Endividadas, sem reservas, sem compradores e sem lucros, como poderiam as indústrias sobreviver? Resultado: demissão dos funcionários. Estes funcionários então viraram desempregados que pararam de consumir, o que piorou ainda mais a situação.

Ao contrário do chamado “ciclo virtuoso” explicado acima, entrou-se no do “ciclo vicioso”: trabalhadores demitidos; os bancos negando empréstimos; trabalhadores sem dinheiro para gastar; o comércio sem vender; as indústrias quebrando; mais desemprego; os imóveis encalhados e sem liquidez; a construção civil parada...

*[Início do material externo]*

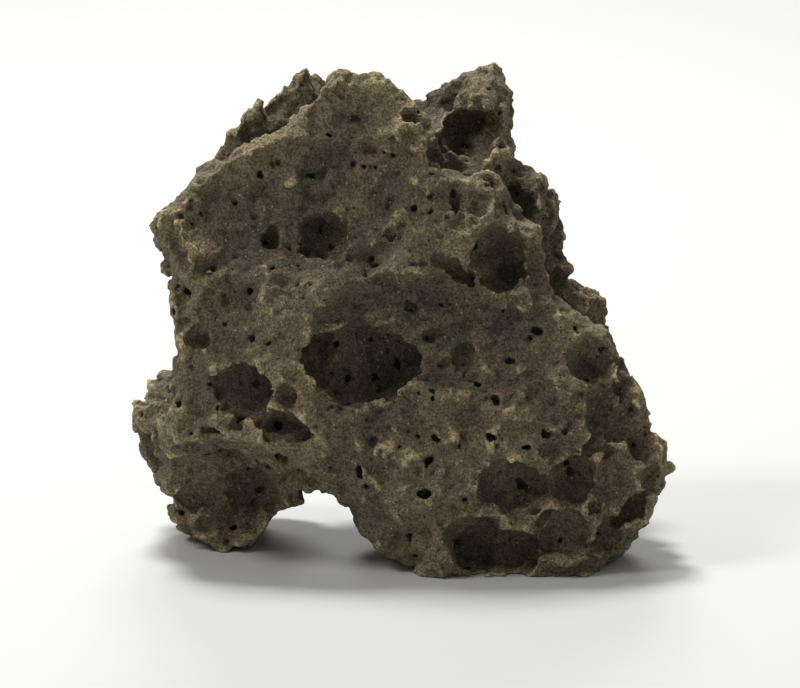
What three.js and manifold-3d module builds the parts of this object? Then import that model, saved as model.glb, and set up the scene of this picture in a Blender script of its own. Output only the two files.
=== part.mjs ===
// A lava rock: one hand-sized chip of vesicular scoria, in millimetres, +Z up.
//
// The stone is laid out in a leaning frame and stood on its feet at the end. In the leaning frame
// u runs right across the broad broken face, v runs up that face, and w runs into the stone behind it.
// Lobes are merged into the rough mass, and gas bubbles of several sizes are cut out of it, because
// every hollow and ridge on scoria is what is left between bubbles that burst as the lava set.
import * as THREE from "three";
import { mergeVertices } from "three/addons/utils/BufferGeometryUtils.js";
import { ImprovedNoise } from "three/addons/math/ImprovedNoise.js";
import Module from "manifold-3d";

// Driving dimensions.
const LEAN = THREE.MathUtils.degToRad(12); // how far the broad face leans back from upright
const FAR = 80; // further than any point of the stone is from its middle
const COARSE_LUMP = { size: 5.5, height: 0.5 }; // the width and height of swells in the lobes' surface
const FINE_LUMP = { size: 2.1, height: 0.22 }; // the same for the smaller ones
const BUBBLE_LUMP = { size: 0.9, height: 0.13 }; // the same in a bubble, as shares of its radius
const SCAR_BULGE = 0.72; // how far a broad scar's centre lies outside the stone, as a share of its radius

// ---- the rough mass -------------------------------------------------------------------------------

// Each lobe is a rounded block around its centre. outline is its broadest section, seen square to the
// face, as [u, v] points; front and back are how far it bulges either side of that section; power is 2
// for an ellipsoid and more for a boxier block; detail sets how finely it is faceted.
const LOBES = {
  face: {
    centre: { u: 1, v: 20, w: 4.5 },
    outline: [
      [-6, 42.4], [-4.6, 43.4], [-1.4, 42.9], [0.9, 40.8], [2.6, 38], [3.4, 35.4], [7.4, 33.6],
      [9.8, 31.2], [11.2, 29.4], [11.7, 26.6], [12.4, 24.2], [14.6, 22], [17, 21], [18.2, 18.9],
      [19.8, 16.2], [20.8, 13.8], [21.6, 11.4], [22.8, 9.6], [21.4, 7.4], [20.4, 5], [18.6, 2.4],
      [15.6, 0.4], [12, -0.4], [7, -0.6], [3.2, -0.5], [0.6, 1.6], [-3, 3.6], [-6, 5.6],
      [-12, 7.5], [-17, 9], [-20.9, 11.2], [-20.4, 13.6], [-19.4, 16], [-19.3, 19.5], [-20.1, 22.4],
      [-19.4, 25.6], [-19.5, 28.2], [-21, 30.3], [-18.6, 32.4], [-16, 34.6], [-12.6, 36.8],
      [-9.8, 38.2], [-7.8, 40.4],
    ],
    front: 5.4,
    back: 17,
    power: 2.7,
    detail: 8,
  },
  leg: {
    centre: { u: -14.5, v: 10.5, w: 14 },
    outline: [
      [-23.4, 12.8], [-22.8, 16.2], [-20.6, 17.6], [-16, 18.6], [-9, 19], [-6, 14], [-6, 9],
      [-7.2, 6.4], [-9.6, 5.2], [-12.6, 3], [-15.2, 1.2], [-17.8, 2.8], [-19.5, 5], [-20.4, 8],
      [-21.9, 10.4],
    ],
    front: 8,
    back: 7.6,
    power: 2.7,
    detail: 5,
  },
  right_wing: {
    centre: { u: 10.4, v: 22, w: 17.5 },
    outline: [
      [17.8, 22.6], [17.6, 24.4], [16.8, 26.4], [16, 28.2], [15, 30.2], [13, 31.6], [7, 31],
      [2, 26], [2, 18], [6, 12], [13, 12], [17.4, 16], [17.6, 19.6],
    ],
    front: 5.5,
    back: 7.5,
    power: 2.4,
    detail: 4,
  },
  rear_peak: {
    centre: { u: 3.6, v: 32, w: 13 },
    outline: [
      [13.4, 31.2], [12.4, 33.8], [11, 35.8], [9.8, 37.8], [9.2, 40.4], [8.6, 42.4], [7.6, 43.8],
      [6.6, 43.8], [5.2, 42.2], [3.4, 41.4], [0.8, 41.2], [-3.6, 40.2], [-8, 36], [-9, 29],
      [-3, 22], [6, 21], [11.6, 25.6], [12.2, 28.6],
    ],
    front: 8,
    back: 8.5,
    power: 2.6,
    detail: 5,
  },
  rear_rim: {
    centre: { u: -9.4, v: 33, w: 11 },
    outline: [
      [-14.8, 37.4], [-13, 39.6], [-11.4, 41], [-9.8, 41.6], [-8.9, 43.2], [-7.4, 44.2], [-6.2, 43.2],
      [-4.6, 41], [-3, 36], [-4, 28], [-9, 24], [-15, 26], [-16.8, 31.6],
    ],
    front: 6,
    back: 7,
    power: 2.4,
    detail: 4,
  },
  base: {
    centre: { u: 9, v: 6, w: 9 },
    outline: [
      [18.6, 3.6], [17, 0.6], [15, -0.8], [9, -2.5], [3.4, -1.6], [0.4, 1], [-0.6, 4], [0.6, 9],
      [9, 13], [17, 10], [19.6, 6.6],
    ],
    front: 8.6,
    back: 13,
    power: 3,
    detail: 4,
  },
};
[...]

Enfim, foi disseminado um sentimento generalizado entre os consumidores: a palavra “crise”, que fez todo mundo (mesmo quem tinha renda) segurar o dinheiro em vez de gastar. Tal sentimento coletivo fez surgir uma palavra ainda pior do que a “crise”: recessão. Na “hierarquia” econômica, pior do que a recessão só a depressão, como a de 1929. E a “depressão” no âmbito econômico não está longe daquela mais conhecida no campo da psicologia. Sim: na economia também reside um forte fator psicológico – seja na euforia ou seja na crise.

Neste contexto, para tentar melhorar o “clima econômico”, os governos começaram a criar mecanismos para que os créditos bancários voltassem a funcionar. E o remédio imediato foi a injeção de muito dinheiro nas instituições financeiras para que os bancos voltassem a emprestar dinheiro principalmente para as indústrias em dificuldades.

(Publicado originalmente no Portal Nassif em 22 de setembro de 2009.)